EXERCISE GOAL: Exactly reproduce each line of the listing that follows.

GIVEN INFORMATION:
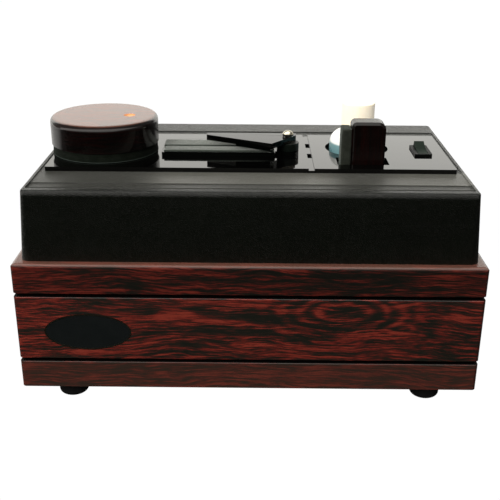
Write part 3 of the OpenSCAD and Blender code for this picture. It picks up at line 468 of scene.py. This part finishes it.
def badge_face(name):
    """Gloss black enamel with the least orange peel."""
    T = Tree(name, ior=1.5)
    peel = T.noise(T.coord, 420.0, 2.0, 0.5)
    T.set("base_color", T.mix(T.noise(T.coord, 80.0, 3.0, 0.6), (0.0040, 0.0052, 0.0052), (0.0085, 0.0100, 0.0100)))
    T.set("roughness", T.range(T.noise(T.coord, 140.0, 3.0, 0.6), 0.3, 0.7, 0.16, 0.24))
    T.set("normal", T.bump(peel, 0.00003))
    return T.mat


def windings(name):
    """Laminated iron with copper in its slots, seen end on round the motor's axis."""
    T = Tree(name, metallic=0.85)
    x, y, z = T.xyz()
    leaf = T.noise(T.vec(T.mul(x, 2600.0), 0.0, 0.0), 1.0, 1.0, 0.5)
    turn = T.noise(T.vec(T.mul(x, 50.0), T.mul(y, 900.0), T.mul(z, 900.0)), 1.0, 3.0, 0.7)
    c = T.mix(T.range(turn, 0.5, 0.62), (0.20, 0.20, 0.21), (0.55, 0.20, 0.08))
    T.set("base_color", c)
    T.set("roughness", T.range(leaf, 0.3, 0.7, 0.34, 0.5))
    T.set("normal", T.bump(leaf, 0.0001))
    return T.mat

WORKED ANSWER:
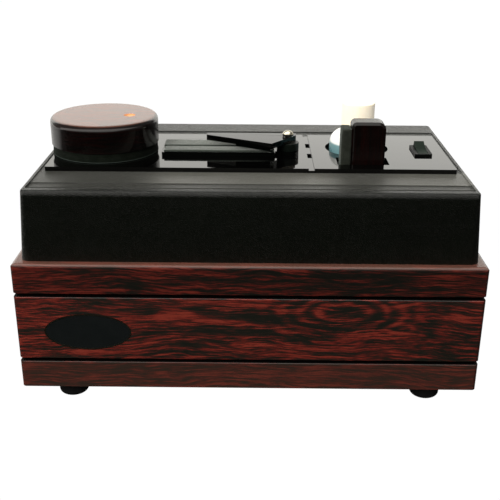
Write part 3 of the OpenSCAD and Blender code for this picture. It picks up at line 468 of scene.py. This part finishes it.
def badge_face(name):
    """Gloss black enamel with the least orange peel."""
    T = Tree(name, ior=1.5)
    peel = T.noise(T.coord, 420.0, 2.0, 0.5)
    T.set("base_color", T.mix(T.noise(T.coord, 80.0, 3.0, 0.6), (0.0040, 0.0052, 0.0052), (0.0085, 0.0100, 0.0100)))
    T.set("roughness", T.range(T.noise(T.coord, 140.0, 3.0, 0.6), 0.3, 0.7, 0.16, 0.24))
    T.set("normal", T.bump(peel, 0.00003))
    return T.mat


def windings(name):
    """Laminated iron with copper in its slots, seen end on round the motor's axis."""
    T = Tree(name, metallic=0.85)
    x, y, z = T.xyz()
    leaf = T.noise(T.vec(T.mul(x, 2600.0), 0.0, 0.0), 1.0, 1.0, 0.5)
    turn = T.noise(T.vec(T.mul(x, 50.0), T.mul(y, 900.0), T.mul(z, 900.0)), 1.0, 3.0, 0.7)
    c = T.mix(T.range(turn, 0.5, 0.62), (0.20, 0.20, 0.21), (0.55, 0.20, 0.08))
    T.set("base_color", c)
    T.set("roughness", T.range(leaf, 0.3, 0.7, 0.34, 0.5))
    T.set("normal", T.bump(leaf, 0.0001))
    return T.mat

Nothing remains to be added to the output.